The sisters not only play almost every role in their show themselves with great aplomb, but also do everything else on the production. (Hannah directs and does makeup; Hilly edits; both produce.) What makes this so extraordinary is that these two girls single-handedly rival the original films – and they are completely self-taught. The girls claim that the very nature of YouTube as a “do it yourself” low-budget medium has actually helped them create better work – work that wouldn’t be the same if created and developed by a mainstream network with unlimited resources. The girls say that “everything has been ‘hands on’ experience for us and it has forced us to learn at a faster pace.”

Some of YouTube’s rules to enforce copyright laws, which have proved a hindrance to many would-be YouTube artists, have actually inspired the Hindi sisters to do even more creative work.”The difficult part [of YouTube] is not having copyright music. That is why we remix music ourselves now.”
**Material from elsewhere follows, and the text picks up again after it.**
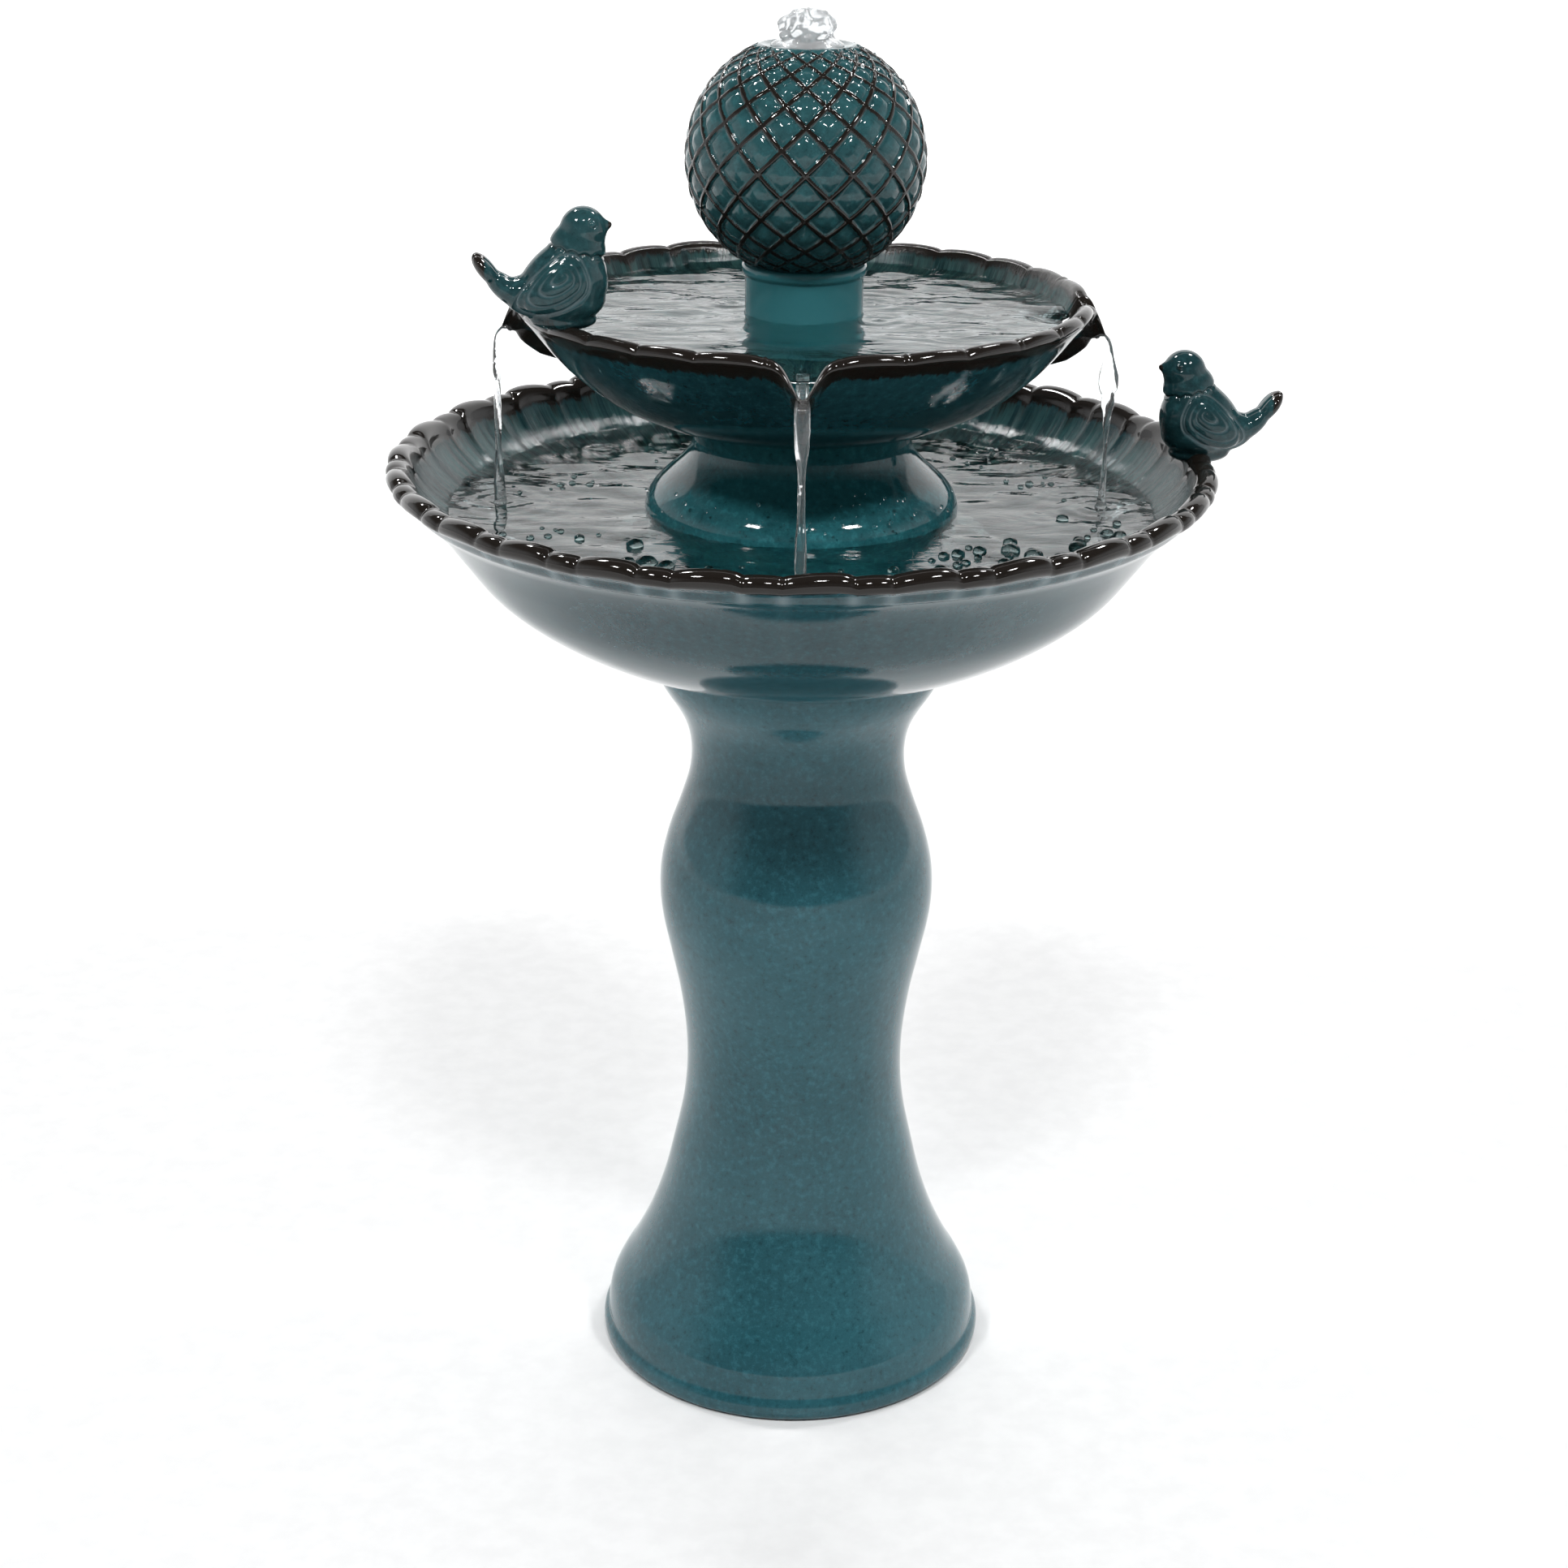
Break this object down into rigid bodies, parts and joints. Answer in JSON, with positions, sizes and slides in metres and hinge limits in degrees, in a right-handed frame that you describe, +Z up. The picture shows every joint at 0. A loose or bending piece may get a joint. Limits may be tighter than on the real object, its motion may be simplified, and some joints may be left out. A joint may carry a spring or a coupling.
{
  "type": "bird bath",
  "caption": "Two-tier glazed ceramic bird bath and fountain on a baluster pedestal, with scalloped bowls, a latticed ball on top, perching birds and a hidden pump.",
  "frame": {"origin": "centre of the pedestal's foot, on the ground", "axes": "+Z up along the centre line, +X towards the bird on the lower bowl, +Y to the back where the cord leaves"},
  "size_m": [0.4381, 0.4064, 0.6858],
  "materials": {
    "pedestal_glaze": "glossy mottled blue-green glaze, browner at the edges",
    "bowl_glaze": "glossy dark teal glaze that breaks brown-black on the rim",
    "ball_glaze": "glossy teal glaze, dark brown on the raised lattice",
    "bird_glaze": "glossy teal glaze, brown on the tail",
    "black_rubber": "matt black rubber",
    "clear": "clear",
    "pump_plastic": "fine textured black plastic",
    "foam": "open-cell black foam",
    "impeller_plastic": "moulded off-white plastic",
    "ferrite": "dark grey sintered ferrite",
    "shaft_ceramic": "polished white ceramic",
    "lamination_steel": "stacked steel laminations",
    "coil_wire": "enamelled copper wire",
    "potting_resin": "black casting resin"
  },
  "bodies": {
    "pedestal": {"pedestal": "pedestal_glaze"},
    "lower_bowl": {"lower_bowl": "bowl_glaze", "bird_lower": "bird_glaze", "cord_grommet": "black_rubber", "pump_housing": "pump_plastic", "volute_cover": "pump_plastic", "intake_cover": "pump_plastic", "filter_foam": "foam", "outlet_barb": "pump_plastic", "impeller_shaft": "shaft_ceramic", "front_bearing": "black_rubber", "rear_bearing": "black_rubber", "stator_core": "lamination_steel", "stator_coil": "coil_wire", "potting": "potting_resin", "suction_cups": "black_rubber", "cord_gland": "black_rubber"},
    "upper_tier": {"riser_stand": "bowl_glaze", "upper_bowl": "bowl_glaze", "bird_upper": "bird_glaze", "tube_seal": "black_rubber", "riser_tube": "clear", "jet_nozzle": "pump_plastic"},
    "ball": {"ball_finial": "ball_glaze"},
    "impeller": {"impeller": "impeller_plastic", "rotor_magnet": "ferrite"},
    "flow_slider": {"flow_slider": "pump_plastic"}
  },
  "joints": [
    {"name": "bowl_lift", "type": "slide", "parent": "pedestal", "child": "lower_bowl", "axis": [0, 0, 1], "range_m": [0, 0.06]},
    {"name": "tier_lift", "type": "slide", "parent": "lower_bowl", "child": "upper_tier", "axis": [0, 0, 1], "range_m": [0, 0.12]},
    {"name": "ball_lift", "type": "slide", "parent": "upper_tier", "child": "ball", "axis": [0, 0, 1], "range_m": [0, 0.12]},
    {"name": "impeller_spin", "type": "hinge", "parent": "lower_bowl", "child": "impeller", "pos_m": [0, 0, 0.42435], "axis": [1, 0, 0], "continuous": true},
    {"name": "flow_slide", "type": "slide", "parent": "lower_bowl", "child": "flow_slider", "axis": [0, 0, 1], "range_m": [0, 0.008]}
  ]
}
Add music editors to their resume.

 

The work currently being showcased on YouTube can’t help but remind us of the creative brilliance at the turn of the twentieth century, when film was a brand new medium. Once again passionate and talented amateurs are finding themselves with a camera, complete artistic freedom, and almost no resources – forcing them to invent solutions. It is this combination of passion, talent, and limitation that causes great innovative art to spring forth.